_Problem to solve:_
Include in the output exactly the lines from the opening of the data through the line containing "bottom_board = 4.0", and nothing more.

════════════════════

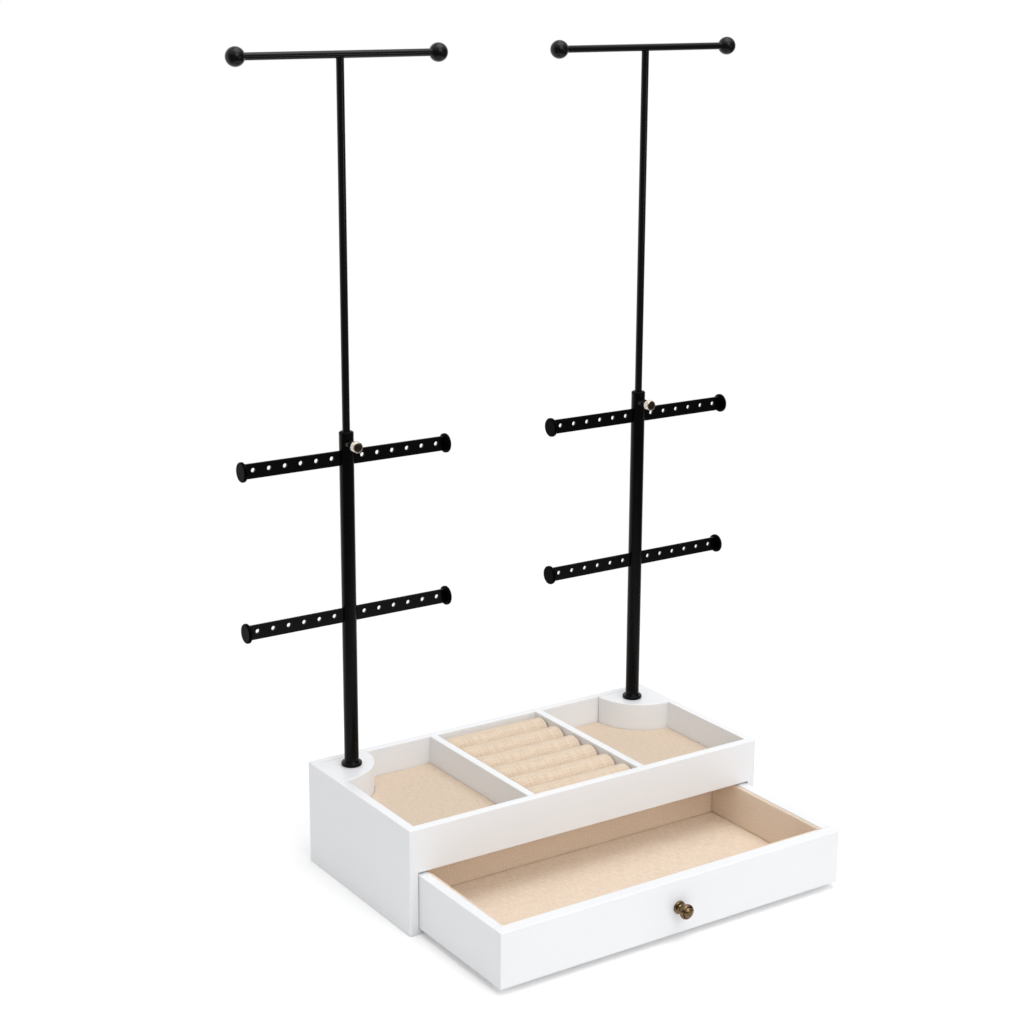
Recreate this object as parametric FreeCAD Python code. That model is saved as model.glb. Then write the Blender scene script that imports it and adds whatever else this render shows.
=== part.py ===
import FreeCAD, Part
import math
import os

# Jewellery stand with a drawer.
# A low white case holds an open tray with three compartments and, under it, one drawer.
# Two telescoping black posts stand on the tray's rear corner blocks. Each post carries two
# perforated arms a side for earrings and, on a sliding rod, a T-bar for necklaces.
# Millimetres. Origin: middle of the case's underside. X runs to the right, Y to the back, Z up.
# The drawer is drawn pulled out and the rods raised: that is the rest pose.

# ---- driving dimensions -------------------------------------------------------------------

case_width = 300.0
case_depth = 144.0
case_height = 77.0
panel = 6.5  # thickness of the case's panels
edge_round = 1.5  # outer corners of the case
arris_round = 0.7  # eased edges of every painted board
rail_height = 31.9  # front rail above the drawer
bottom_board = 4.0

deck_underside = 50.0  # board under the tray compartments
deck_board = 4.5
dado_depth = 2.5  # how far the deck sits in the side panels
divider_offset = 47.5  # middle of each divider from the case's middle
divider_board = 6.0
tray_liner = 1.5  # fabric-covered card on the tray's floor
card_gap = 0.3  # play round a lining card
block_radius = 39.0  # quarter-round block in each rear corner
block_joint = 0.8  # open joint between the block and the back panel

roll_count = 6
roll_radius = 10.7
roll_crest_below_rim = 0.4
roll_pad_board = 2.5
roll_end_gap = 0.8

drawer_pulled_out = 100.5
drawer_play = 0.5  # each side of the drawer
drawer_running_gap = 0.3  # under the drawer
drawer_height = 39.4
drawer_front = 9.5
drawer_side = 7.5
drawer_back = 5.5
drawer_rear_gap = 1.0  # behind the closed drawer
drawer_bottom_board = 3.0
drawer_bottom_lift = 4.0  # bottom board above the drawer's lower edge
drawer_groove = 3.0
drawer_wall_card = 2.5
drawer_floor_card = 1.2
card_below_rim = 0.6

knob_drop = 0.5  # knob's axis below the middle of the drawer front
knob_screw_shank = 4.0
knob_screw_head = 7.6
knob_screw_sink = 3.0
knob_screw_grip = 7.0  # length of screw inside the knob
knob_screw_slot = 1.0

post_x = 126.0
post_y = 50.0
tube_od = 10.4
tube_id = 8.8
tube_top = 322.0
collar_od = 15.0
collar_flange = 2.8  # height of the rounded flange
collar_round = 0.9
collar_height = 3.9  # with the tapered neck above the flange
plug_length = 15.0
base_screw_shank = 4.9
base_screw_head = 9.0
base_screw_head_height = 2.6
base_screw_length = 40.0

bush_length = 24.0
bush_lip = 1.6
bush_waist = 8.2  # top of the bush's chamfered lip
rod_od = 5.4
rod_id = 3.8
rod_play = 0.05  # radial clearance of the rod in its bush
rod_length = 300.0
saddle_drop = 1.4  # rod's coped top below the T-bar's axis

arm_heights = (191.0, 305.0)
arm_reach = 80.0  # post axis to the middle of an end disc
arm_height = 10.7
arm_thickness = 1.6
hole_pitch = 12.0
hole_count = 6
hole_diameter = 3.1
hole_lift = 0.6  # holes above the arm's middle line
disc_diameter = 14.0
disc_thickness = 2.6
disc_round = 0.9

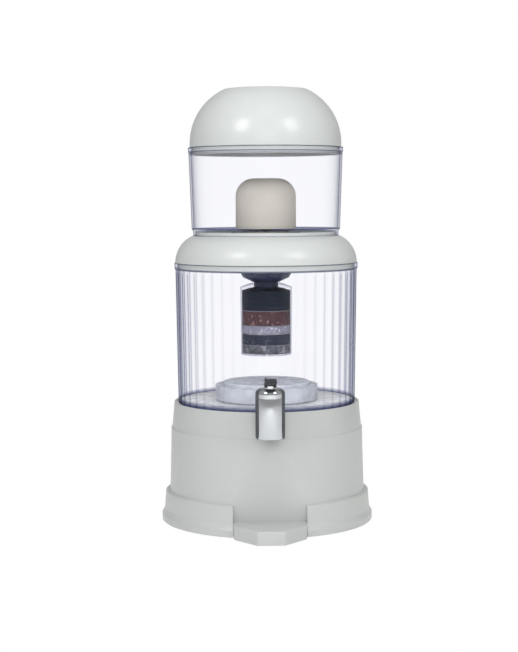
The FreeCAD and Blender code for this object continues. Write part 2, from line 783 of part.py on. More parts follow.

════════════════════

_Correct response:_
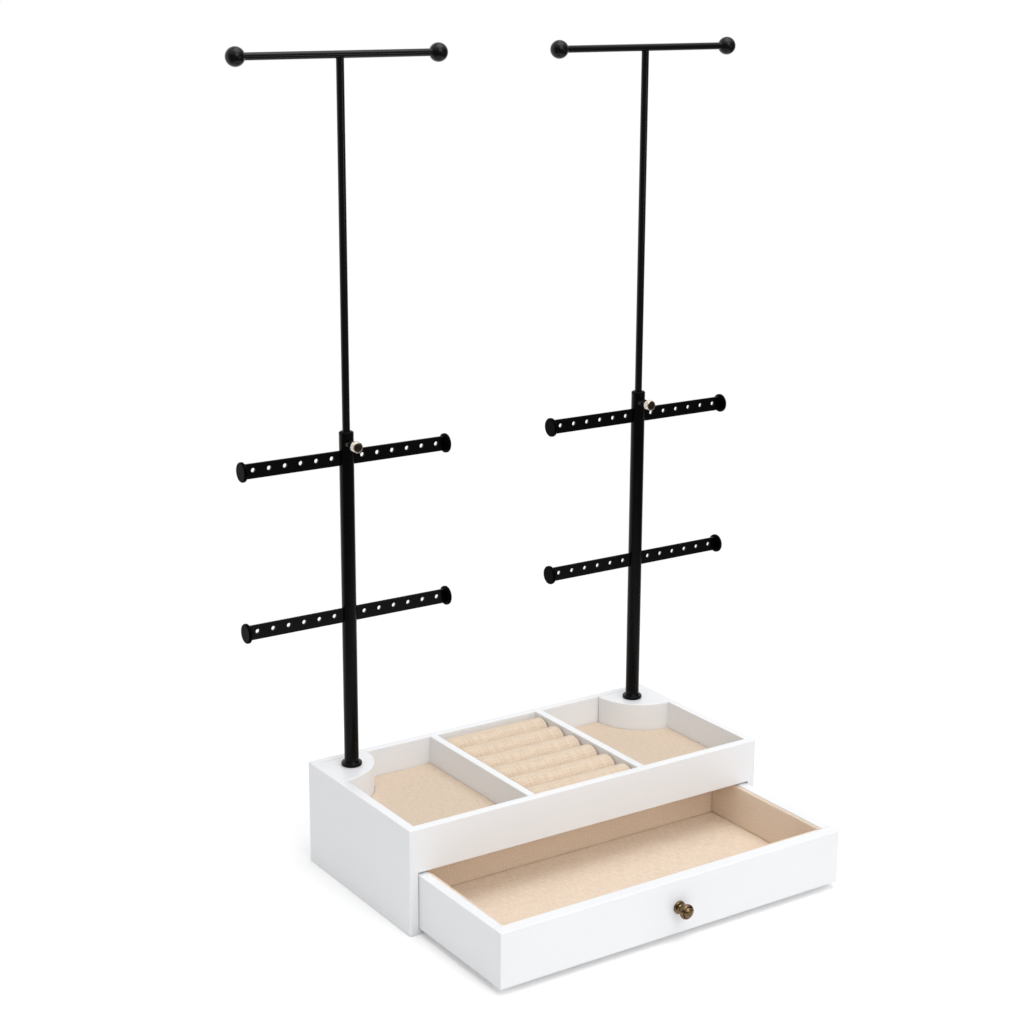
Recreate this object as parametric FreeCAD Python code. That model is saved as model.glb. Then write the Blender scene script that imports it and adds whatever else this render shows.
=== part.py ===
import FreeCAD, Part
import math
import os

# Jewellery stand with a drawer.
# A low white case holds an open tray with three compartments and, under it, one drawer.
# Two telescoping black posts stand on the tray's rear corner blocks. Each post carries two
# perforated arms a side for earrings and, on a sliding rod, a T-bar for necklaces.
# Millimetres. Origin: middle of the case's underside. X runs to the right, Y to the back, Z up.
# The drawer is drawn pulled out and the rods raised: that is the rest pose.

# ---- driving dimensions -------------------------------------------------------------------

case_width = 300.0
case_depth = 144.0
case_height = 77.0
panel = 6.5  # thickness of the case's panels
edge_round = 1.5  # outer corners of the case
arris_round = 0.7  # eased edges of every painted board
rail_height = 31.9  # front rail above the drawer
bottom_board = 4.0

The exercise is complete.